# Logging on problem



## C Nash (Sep 16, 2001)

I have RVUSA in my favorites but, I have problems getting it to log in.  It comes up on the cannot be found page.  I have tried putting the web address in and it still comes up unable to find.  I can go to search and click on the web and it works ok.  What am I doing wrong?  Cars I can fix.  Computers are another story.  I know how to turn this  on and peck a little on the keys.  Thanks

Chelse L. Nash
fulltimer03@yahoo.com


----------



## gpetry (Sep 17, 2001)

Logging on problem

Are you having problems bringing the hompage up or the forums? Is there any particular time of day you have the problem? I am not aware of any site downtime in the last 3 months

-Greg Petry


----------



## C Nash (Sep 17, 2001)

Logging on problem

Greg, I am having problems bringing up the homepage. I put the forum in favorites and it worked ok.  I am on my school computer now and it works fine so I think I may have a computer problem at home.  I have had problems logging on around 8pm cst at home. thanks

Chelse L. Nash
fulltimer03@yahoo.com


----------



## Old Forum Post (Sep 21, 2001)

Logging on problem

Chelse,

Has your problem been resolved yet?  

Keep us posted.

Webmaster
RVUSA.com


----------



## C Nash (Sep 24, 2001)

Logging on problem

Webmaster,
Yes, I have been having problems logging on.  This is the first time I have been able to get to the forum since my last post. I have not been able to even get the home page lately at home. I have not been able to log on at work (whoops don't tell anyone) either.  Have really missed reading all the post.  Great group here. Tonight everything seems to be fine. Thanks

Chelse L. Nash
fulltimer03@yahoo.com


----------



## Butch (Sep 25, 2001)

Logging on problem

I have no problem logging on during the week.  Weekends are another story.  It's almost like the site doesn't exist on weekends. Happy motoring, Butch - Nancy Lake, Alaska


----------



## Carl J (Oct 15, 2001)

Logging on problem

Complain to your service provider.
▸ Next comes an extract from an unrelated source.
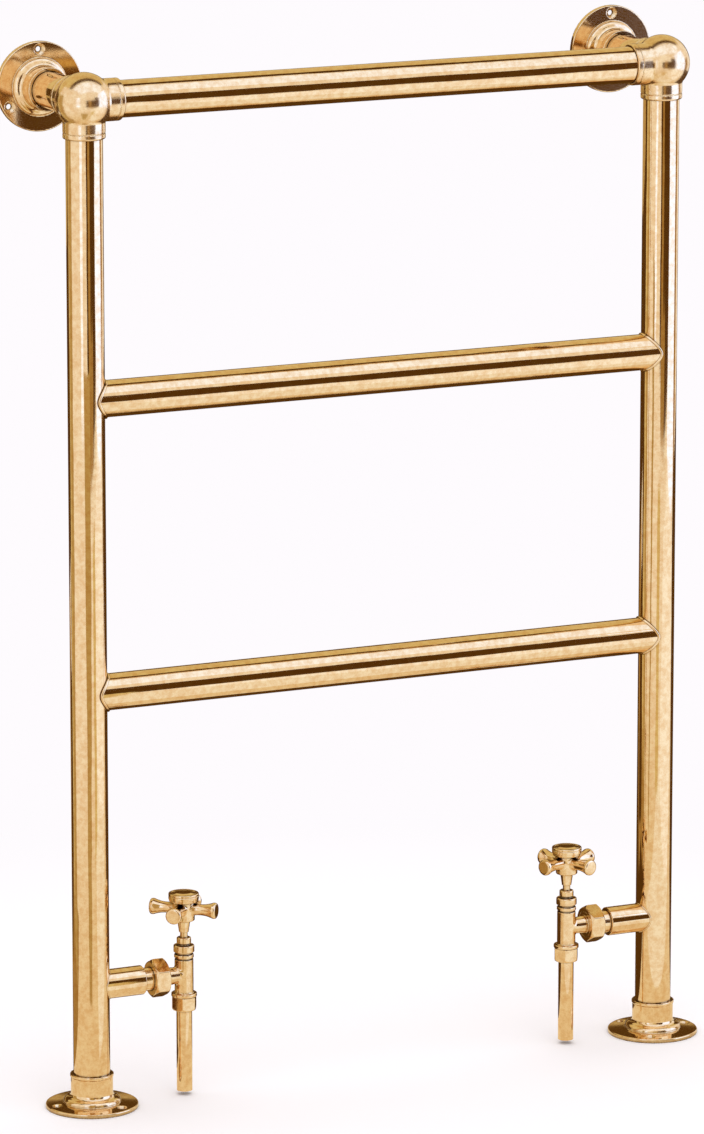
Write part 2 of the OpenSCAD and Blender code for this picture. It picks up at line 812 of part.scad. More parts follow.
module olive() {
    outer_r = spigot_d / 2 - olive_gap;
    color(copper) at_valve() translate([0, 0, mouth_z - olive_h]) rotate_extrude() polygon([
        [pipe_socket_r, 0], [pipe_socket_r + olive_lip, 0], [outer_r, olive_h / 2],
        [outer_r, olive_h], [pipe_socket_r, olive_h]
    ]);
}

module compression_nut() {
    color(valve_brass) at_valve() difference() {
        translate([0, 0, comp_z]) hexagon(comp_af, comp_len, nut_chamfer, 0);
        translate([0, 0, comp_z - over]) cylinder(r = pipe_r + nut_mouth_gap, h = comp_len + 2 * over);
        translate([0, 0, mouth_z - olive_h]) cylinder(r = spigot_d / 2 + joint_gap, h = comp_len);
    }
}

// Puts a shape at the air vent, drawn along +Z from the top bar's axis towards the wall
module at_vent() {
    translate([upright_spacing / 2 - vent_inset, upright_y, top_bar_z]) backward() children();
}

module air_vent_body() {
    color(valve_brass) at_vent() difference() {
        union() {
            translate([0, 0, tube_r - tube_wall - over]) cylinder(d = vent_thread_d, h = vent_out);
            difference() {
                translate([0, 0, tube_r / 2]) hexagon(vent_af, tube_r / 2 + vent_out, 0, vent_chamfer);
                rotate([0, 90, 0]) cylinder(r = socket_r, h = 2 * vent_af, center = true);
            }
        }
        cylinder(r = vent_screw_d / 2 + run_gap, h = tube_r + vent_out + over);
    }
}

module air_vent_screw() {
    shank_start = tube_r - tube_wall;
    color(steel) at_vent() {
        translate([0, 0, shank_start])
            cylinder(d = vent_screw_d, h = tube_r + vent_out + over - shank_start);
        translate([-vent_square / 2, -vent_square / 2, tube_r + vent_out + face_gap])
            cube([vent_square, vent_square, vent_square_h]);
    }
}

on_left() upright();  // left_upright
on_right() upright();  // right_upright
top_bar();
middle_bar();
lower_bar();
on_left() ball_joint();  // left_ball_joint
on_right() ball_joint();  // right_ball_joint
on_left() wall_stem();  // left_wall_stem
on_right() wall_stem();  // right_wall_stem
on_left() wall_flange();  // left_wall_flange
on_right() wall_flange();  // right_wall_flange
on_left() floor_flange();  // left_floor_flange
on_right() floor_flange();  // right_floor_flange
on_left() foot_plug();  // left_foot_plug
on_right() foot_plug();  // right_foot_plug
flange_grub_screws();
on_left() valve_stub();  // left_valve_stub
on_right() valve_stub();  // right_valve_stub
on_left() union_tail();  // left_union_tail
on_right() union_tail();  // right_union_tail
on_left() union_nut();  // left_union_nut
on_right() union_nut();  // right_union_nut
on_left() union_washer();  // left_union_washer
on_right() union_washer();  // right_union_washer
on_left() valve_body();  // left_valve_body
on_right() valve_body();  // right_valve_body
on_left() bonnet();  // left_bonnet
on_right() bonnet();  // right_bonnet
on_left() gland_packing();  // left_gland_packing
on_right() gland_packing();  // right_gland_packing
on_left() gland_nut();  // left_gland_nut
on_right() gland_nut();  // right_gland_nut
on_left() valve_disc();  // left_valve_disc
on_right() valve_disc();  // right_valve_disc
on_left() seat_washer();  // left_seat_washer
on_right() seat_washer();  // right_seat_washer
on_left() spindle();  // left_spindle
on_right() spindle();  // right_spindle
on_left() handle(-left_arm_angle);  // left_handle
on_right() handle(right_arm_angle);  // right_handle
on_left() handle_cap();  // left_handle_cap
on_right() handle_cap();  // right_handle_cap
on_left() handle_screw();  // left_handle_screw
on_right() handle_screw();  // right_handle_screw
on_left() olive();  // left_olive
on_right() olive();  // right_olive
on_left() compression_nut();  // left_compression_nut
on_right() compression_nut();  // right_compression_nut
on_left() tail_pipe();  // left_tail_pipe
on_right() tail_pipe();  // right_tail_pipe
air_vent_body();
air_vent_screw();
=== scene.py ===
"""Looks of the heated towel rail: drawn brass tube, cast ball joints, turned flanges and two angle valves."""
import json
import math
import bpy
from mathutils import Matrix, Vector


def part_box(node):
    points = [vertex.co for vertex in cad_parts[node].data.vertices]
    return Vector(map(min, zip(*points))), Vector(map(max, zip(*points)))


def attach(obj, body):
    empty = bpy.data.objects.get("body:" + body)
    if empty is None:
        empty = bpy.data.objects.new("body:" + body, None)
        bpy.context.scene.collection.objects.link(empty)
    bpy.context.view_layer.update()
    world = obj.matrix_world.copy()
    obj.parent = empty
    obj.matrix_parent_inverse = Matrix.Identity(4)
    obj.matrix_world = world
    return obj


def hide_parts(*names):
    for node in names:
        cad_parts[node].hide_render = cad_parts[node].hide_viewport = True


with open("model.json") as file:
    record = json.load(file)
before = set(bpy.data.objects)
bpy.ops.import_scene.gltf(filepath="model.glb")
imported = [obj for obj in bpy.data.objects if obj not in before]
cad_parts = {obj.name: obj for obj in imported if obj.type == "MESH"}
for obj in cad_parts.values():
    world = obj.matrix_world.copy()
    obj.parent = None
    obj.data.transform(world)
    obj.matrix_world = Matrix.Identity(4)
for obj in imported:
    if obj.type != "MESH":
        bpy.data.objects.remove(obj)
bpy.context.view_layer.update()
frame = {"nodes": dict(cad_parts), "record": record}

from types import SimpleNamespace

import bpy
import numpy as np
from mathutils import Matrix, Vector

MM = 0.001
X, Y, Z = np.eye(3)
SIDES = ("left", "right")
COARSE = 1.0


def millimetres(**sizes):
    """Sizes given in millimetres, kept in metres under their names."""
    return SimpleNamespace(**{name: size * MM for name, size in sizes.items()})


def box_of(node):
    """Lowest corner, highest corner and middle of a CAD node."""
    low, high = (np.array(corner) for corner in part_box(node))
    return low, high, (low + high) / 2


def end_of(low, high, axis):
    """Middle of the end of a box that an axis starts from."""
    return np.where(axis == 0, (low + high) / 2, np.where(axis > 0, low, high))


# Places and sizes that the pieces share, taken from the frame and drawn on the right side
UPRIGHT_LOW, UPRIGHT_HIGH, UPRIGHT = box_of("right_upright")
BALL = np.array([UPRIGHT[0], UPRIGHT[1], box_of("top_bar")[2][2]])
VALVE = np.array([box_of("right_spindle")[2][0], UPRIGHT[1], box_of("right_union_nut")[2][2]])
AXLE = np.array([VALVE[0], VALVE[1], 0])
SPACING = float(2 * UPRIGHT[0])
TUBE_R = (UPRIGHT_HIGH[1] - UPRIGHT_LOW[1]) / 2
JOINT_GAP = 0.05 * MM
SOCKET_R = TUBE_R + JOINT_GAP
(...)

I had trouble logging on to another
site and Bellsouth finally fixed it after I complained several times,
the last of which I emailed the site with a copy going to Bellsouth.
That got their attention and action was taken. (I have both Internet
Explorer and Netscape and both had the problem, so that helped narrow
things down).


----------



## C Nash (Oct 16, 2001)

Logging on problem

Thanks Carl
I haven't had to much problem logging on lately all though I did have to go to search to get in tonight.  Would not go when I tried to go from favorites.  Came up and said page could not be found.  Went to web search and logged on with no problem.  Probably is my server but, can't complain because its cheap.  Guess you get what you pay for. Don't know nothing about these computers.  Think ours has a bug.  Can not even get it to shut down.  Have to cut it off with the switch. Why can't they be simple like a car then I would know what to do.

Chelse L. Nash
fulltimer03@yahoo.com


----------